Mancanza di atto

Nel tardo pomeriggio di ieri, dopo l’incredibile discesa ligustica di Alvarùs rodense, con Elena all’ “Ariston”, e il suo magnifico pubblico, per vedere come se la passa ultimamente Mike Leigh. Il regista ottantaduenne, dopo quasi trent’anni dalla sua Palma, col nuovo “Scomode verità” (t.fr. “Deux sœurs”, t.es. “) torna alle sue indicibili rivelazioni, non è una società per addolorati.
Dall’inizio alla fine, il fastidio dinanzi all’ultima interpretazione di Marianne "Pansy" Jean-Baptiste. Come e più che nel 1996, l’attrice ormai matura si carica addosso i significati di questa pellicola intimista, certo, non come l’amico inglese così sociale da iniziare annoiare i sinceri democratici.
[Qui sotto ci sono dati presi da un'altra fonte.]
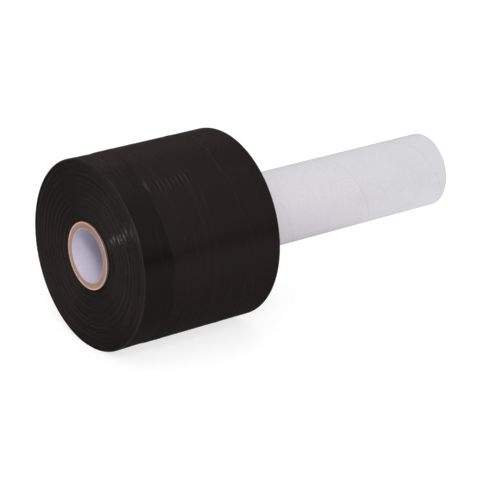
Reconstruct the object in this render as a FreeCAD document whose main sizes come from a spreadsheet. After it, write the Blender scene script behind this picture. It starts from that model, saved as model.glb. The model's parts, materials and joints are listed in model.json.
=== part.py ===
import FreeCAD
import Part
import Sketcher
import math
import os

# Hand roll of stretch film on an extended paper core.
# The roll lies on its side as it rests on a table: the core runs along X and
# its gripping end points to +X. Millimetres, +Z up. The origin is under the
# middle of the core, on the surface that the film rests on.
# Each piece is drawn along its own X axis, with the core's film end at x = 0,
# and its Placement then lifts it to the height of the axis.

SIZES = [
    ("film_width", 76.2, "width of the film, along the core"),
    ("film_diameter", 91.1, "outside of the wound film"),
    ("core_reveal", 0.4, "how far the core's end stands out of the film"),
    ("rim_bevel", 1.0, "bevel where the end faces meet the barrel"),
    ("flat_depth", 0.35, "how far the soft film is pressed in where it rests"),
    ("core_bore", 25.4, "inside of the paper core"),
    ("core_wall", 3.45, "wall of the paper core"),
    ("core_length", 203.2, "whole length of the paper core"),
    ("sleeve_wall", 2.15, "wall of the paper sleeve on the gripping end"),
    ("sleeve_gap", 0.3, "from the film to the sleeve, along the core"),
    ("fit_gap", 0.1, "round the core, under the film and under the sleeve"),
    ("near_grooves", 8, "grooves that the wound turns leave on the core's end"),
    ("far_grooves", 6, "grooves that they leave on the gripping side"),
    ("turn_depth", 0.55, "depth of the deepest of those grooves"),
    ("band_width", 14.5, "edge band of the barrel, wound a little lower"),
    ("band_ramp", 1.6, "slope from the edge band up to the barrel"),
    ("band_depth", 0.25, "how much lower the edge band lies"),
    ("ridge_width", 1.4, "stretch ridge round the barrel, along the core"),
    ("ridge_height", 0.12, "how far a stretch ridge stands above the barrel"),
    ("seam_pitch", 47.5, "advance of the sleeve's spiral seam in one turn"),
    ("seam_offset", 14.3, "from the sleeve's inner end to the seam at the top"),
    ("seam_width", 0.7, "mouth of the open seam between two paper strips"),
    ("seam_depth", 0.25, "depth of that seam"),
]

# Places of the stretch ridges, as shares of the barrel beyond the edge band.
RIDGE_PLACES = (0.125, 0.68)

# How the grooves of the turns vary from the core out to the rim: their shift
# is a share of their spacing and their depth a share of the deepest.
TURN_SHIFT = 0.16
TURN_VARIATION = 0.35
TURN_BEAT = 2.4
NEAR_PHASE = 0.4
FAR_PHASE = 1.9

# A groove's deepest circle and its outer edge, from its middle, as shares of
# the spacing: a long slope in from one crest and a short step to the next.
GROOVE_EDGES = (0.20, 0.50)

FILM_RADIUS = "Sizes.film_diameter / 2"
BARREL_RADIUS = "(%s - Sizes.ridge_height)" % FILM_RADIUS
CORE_RADIUS = "(Sizes.core_bore / 2 + Sizes.core_wall)"
WOUND_RADIUS = "(%s + Sizes.fit_gap)" % CORE_RADIUS
SLEEVE_RADIUS = "(%s + Sizes.sleeve_wall)" % WOUND_RADIUS
AXIS_HEIGHT = "%s - Sizes.flat_depth" % FILM_RADIUS
FILM_START = "Sizes.core_reveal"
FILM_END = "(Sizes.core_reveal + Sizes.film_width)"
SLEEVE_START = "(%s + Sizes.sleeve_gap)" % FILM_END
SLEEVE_LENGTH = "(Sizes.core_length - %s)" % SLEEVE_START


def make_sheet(document):
    sheet = document.addObject("Spreadsheet::Sheet", "Sizes")
    for row, (alias, value, note) in enumerate(SIZES, start=1):
        sheet.set("A%d" % row, alias)
        sheet.set("B%d" % row, str(value))
        sheet.set("C%d" % row, note)
        sheet.setAlias("B%d" % row, alias)
    document.recompute()
    return sheet


def origin_plane(body, role):
    return [item for item in body.Origin.OriginFeatures if item.Role == role][0]


def make_body(document, name):
    body = document.addObject("PartDesign::Body", name)
    body.Label = name
    body.setExpression("Placement.Base.x", "-Sizes.core_length / 2")
    body.setExpression("Placement.Base.z", AXIS_HEIGHT)
    return body


def make_sketch(body, name, role):
    sketch = body.newObject("Sketcher::SketchObject", name)
    sketch.AttachmentSupport = (origin_plane(body, role), [""])
    sketch.MapMode = "FlatFace"
    return sketch


def bind(sketch, constraint, formula):
    index = sketch.addConstraint(constraint)
    sketch.setExpression("Constraints[%d]" % index, formula)


def make_outline(body, name, role, corners):
    """A closed outline with straight sides; each corner is a pair of formulas."""
    sketch = make_sketch(body, name, role)
    count = len(corners)
    start = [FreeCAD.Vector(count * (2 + math.cos(2 * math.pi * i / count)),
                            count * (2 + math.sin(2 * math.pi * i / count)), 0)
             for i in range(count)]
    for i in range(count):
        sketch.addGeometry(Part.LineSegment(start[i], start[(i + 1) % count]))
    for i in range(count):
        sketch.addConstraint(Sketcher.Constraint("Coincident", i, 2, (i + 1) % count, 1))
    for i, (along, out) in enumerate(corners):
        bind(sketch, Sketcher.Constraint("DistanceX", -1, 1, i, 1, start[i].x), along)
        bind(sketch, Sketcher.Constraint("DistanceY", -1, 1, i, 1, start[i].y), out)
    return sketch


def turn_corners(count, phase, face, inward):
    """Corners of the grooves on one end face, from the core out to the rim."""
    inner = WOUND_RADIUS
    span = "(%s - Sizes.rim_bevel - %s)" % (BARREL_RADIUS, inner)
    corners = [(face, inner)]
    for i in range(count):
        shift = TURN_SHIFT * math.sin(TURN_BEAT * i + phase) if i < count - 1 else 0
        depth = 1 - TURN_VARIATION * (1 + math.cos(TURN_BEAT * i + 2 * phase))
        deepest = "%s %s Sizes.turn_depth * %.4f" % (face, inward, depth)
        for edge, along in zip(GROOVE_EDGES, (deepest, face)):
            share = (i + 0.5 + shift + edge) / count
            corners.append((along, "%s + %s * %.4f" % (inner, span, share)))
    return corners


def barrel_corners():
    """Corners along the barrel: the edge band, its ramp and the stretch ridges."""
    band_end = "(%s + Sizes.band_width)" % FILM_START
    ramp_end = "(%s + Sizes.band_ramp)" % band_end
    band_radius = "%s - Sizes.band_depth" % BARREL_RADIUS
    corners = [(FILM_START + " + Sizes.rim_bevel", band_radius),
               (band_end, band_radius), (ramp_end, BARREL_RADIUS)]
    for place in RIDGE_PLACES:
        middle = "%s + (%s - %s) * %.3f" % (ramp_end, FILM_END, ramp_end, place)
        corners.append(("%s - Sizes.ridge_width / 2" % middle, BARREL_RADIUS))
        corners.append((middle, FILM_RADIUS))
        corners.append(("%s + Sizes.ridge_width / 2" % middle, BARREL_RADIUS))
    corners.append((FILM_END + " - Sizes.rim_bevel", BARREL_RADIUS))
    return corners


def make_film_roll(document, sheet):
    """The wound film, one solid: every turn clings to the one under it."""
    body = make_body(document, "film_roll")
    near = turn_corners(int(sheet.near_grooves), NEAR_PHASE, FILM_START, "+")
    far = turn_corners(int(sheet.far_grooves), FAR_PHASE, FILM_END, "-")
    section = make_outline(body, "film_section", "XZ_Plane", near + barrel_corners() + far[::-1])
    wound = body.newObject("PartDesign::Revolution", "wound_film")
    wound.Profile = section
    wound.ReferenceAxis = (section, ["H_Axis"])
    wound.Angle = 360
    document.recompute()

    # What is pressed flat is cut away below the surface that the film rests on.
    top = "-(%s)" % AXIS_HEIGHT
    base = top + " - Sizes.flat_depth * 2"
    end = FILM_END + " + Sizes.rim_bevel"
    press = make_outline(body, "flat_section", "XZ_Plane",
                         [("0", top), (end, top), (end, base), ("0", base)])
    flat = body.newObject("PartDesign::Pocket", "flat_spot")
    flat.Profile = press
    flat.Type = "Length"
    flat.Midplane = True
    flat.setExpression("Length", "Sizes.film_diameter")
    return body


def make_tube(document, name, bore_formula, radius_formula, start_formula, length_formula):
    """A plain paper tube with square cut ends."""
    body = make_body(document, name)
    section = make_sketch(body, name + "_section", "YZ_Plane")
    section.setExpression("AttachmentOffset.Base.z", start_formula)
    for i, formula in enumerate((bore_formula, radius_formula)):
        section.addGeometry(Part.Circle(FreeCAD.Vector(), FreeCAD.Vector(0, 0, 1), 10.0 + i))
        section.addConstraint(Sketcher.Constraint("Coincident", i, 3, -1, 1))
        bind(section, Sketcher.Constraint("Radius", i, 10.0 + i), formula)
    tube = body.newObject("PartDesign::Pad", name + "_wall")
    tube.Profile = section
    tube.setExpression("Length", length_formula)
    return body


def make_core_tube(document):
    """The spiral-wound core, which the film is wound on and which reaches past it."""
    return make_tube(document, "core_tube", "Sizes.core_bore / 2", CORE_RADIUS,
                     "0", "Sizes.core_length")


def make_handle_sleeve(document):
    """The second paper tube, pushed over the bare end of the core to grip it by."""
    body = make_tube(document, "handle_sleeve", WOUND_RADIUS, SLEEVE_RADIUS,
                     SLEEVE_START, SLEEVE_LENGTH)
    document.recompute()

    # The seam's section is a notch that starts one turn before the sleeve, so
    # that the spiral runs out of both of its ends.
    start = "%s + Sizes.seam_offset - Sizes.seam_pitch" % SLEEVE_START
    mouth = "%s + Sizes.seam_depth" % SLEEVE_RADIUS
    notch = make_outline(body, "seam_section", "XZ_Plane", [
        ("%s - Sizes.seam_width" % start, mouth),
        ("%s + Sizes.seam_width" % start, mouth),
        (start, "%s - Sizes.seam_depth" % SLEEVE_RADIUS)])
    seam = body.newObject("PartDesign::SubtractiveHelix", "spiral_seam")
    seam.Profile = notch
    seam.ReferenceAxis = (notch, ["H_Axis"])
    seam.Mode = "pitch-height-angle"
    seam.setExpression("Pitch", "Sizes.seam_pitch")
    seam.setExpression("Height", "%s + Sizes.seam_pitch" % SLEEVE_LENGTH)
    seam.LeftHanded = False
    return body


def check_document(document, bodies):
    for item in document.Objects:
        for state in ("Invalid", "Error"):
            if state in item.State:
                raise RuntimeError("%s is %s" % (item.Label, state))
    for body in bodies:
        shape = body.Shape
        if shape.isNull() or not shape.isValid() or len(shape.Solids) != 1:
            raise RuntimeError("%s has no valid single solid" % body.Label)


def main():
    document = FreeCAD.newDocument("stretch_film_roll")
    sheet = make_sheet(document)
    bodies = [
        make_film_roll(document, sheet),
        make_core_tube(document),
        make_handle_sleeve(document),
    ]
    document.recompute()
    check_document(document, bodies)
    os.makedirs("parts", exist_ok=True)
    for body in bodies:
        body.Shape.exportStep("parts/%s.step" % body.Label)
        print("%s: %.0f mm3" % (body.Label, body.Shape.Volume))


main()
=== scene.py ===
"""The looks of a hand roll of stretch film: the wound film, its paper core and its paper sleeve."""

import json
import math
import random

import bmesh
import bpy
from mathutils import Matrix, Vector


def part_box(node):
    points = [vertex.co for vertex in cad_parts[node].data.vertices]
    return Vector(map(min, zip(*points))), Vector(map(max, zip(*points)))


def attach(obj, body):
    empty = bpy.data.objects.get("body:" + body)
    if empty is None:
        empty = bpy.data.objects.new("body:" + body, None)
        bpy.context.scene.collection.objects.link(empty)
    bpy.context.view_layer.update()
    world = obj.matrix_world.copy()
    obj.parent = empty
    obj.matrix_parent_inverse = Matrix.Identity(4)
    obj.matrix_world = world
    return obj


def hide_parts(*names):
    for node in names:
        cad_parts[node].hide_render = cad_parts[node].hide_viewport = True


bl_info = {
    "name": "Stretch film hand roll",
    "version": (1, 0, 0),
    "blender": (4, 5, 0),
    "location": "3D View > Sidebar > Film roll",
    "description": "Winds a black stretch film roll on its paper core, with the sleeve that it is held by",
    "category": "Add Mesh",
}

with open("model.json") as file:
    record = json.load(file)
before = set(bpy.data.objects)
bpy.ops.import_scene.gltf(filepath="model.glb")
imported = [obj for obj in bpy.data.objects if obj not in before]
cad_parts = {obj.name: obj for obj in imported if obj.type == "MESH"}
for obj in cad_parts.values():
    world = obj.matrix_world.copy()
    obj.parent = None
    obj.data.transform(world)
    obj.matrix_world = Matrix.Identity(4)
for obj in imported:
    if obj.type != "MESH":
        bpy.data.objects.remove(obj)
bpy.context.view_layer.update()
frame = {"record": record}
MOUNTS = {mount["name"]: mount for mount in frame["record"]["mounts"]}
MM = 0.001

FILM_LOW, FILM_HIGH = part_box("film_roll")
CORE_LOW, CORE_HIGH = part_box("core_tube")
SLEEVE_LOW, SLEEVE_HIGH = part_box("handle_sleeve")
AXIS_HEIGHT = MOUNTS["core_bore"]["pos_m"][2]
BORE_RADIUS = MOUNTS["core_bore"]["dims"]["r_mm"] * MM
CORE_RADIUS = CORE_HIGH.y
SLEEVE_RADIUS = MOUNTS["grip"]["dims"]["r_mm"] * MM
FILM_RADIUS = FILM_HIGH.y
FIT_GAP = 0.1 * MM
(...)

Nessuno può rimanere impassibile dinanzi alla insopportabile, patologica, xenofobia della scorbutica protagonista. Ma semplificazioni e generalizzazioni ci hanno condotto, noi, Pansy e gli altri a ciò (un genocidio in diretta per esempio). Pellicola psichiatrica. La cui forza semmai, tornando alle chiacchiere post-visione (con Ipa media che parla a Ipa piccola), sta proprio nell’assenza di didascalismo. Leigh non si permette di dire alcunché, “limitandosi” a cogliere e porgere allo spettatore i gesti nascosti, le micro-fratture, le tensioni latenti. Il suo sguardo affettuoso, però/perciò, è rivolto in avanti, al futuro, senza scheletri da scoprire o relitti da trarre dalla palude, ma cercando di trovare le (im)possibili reazioni di un convivere differente.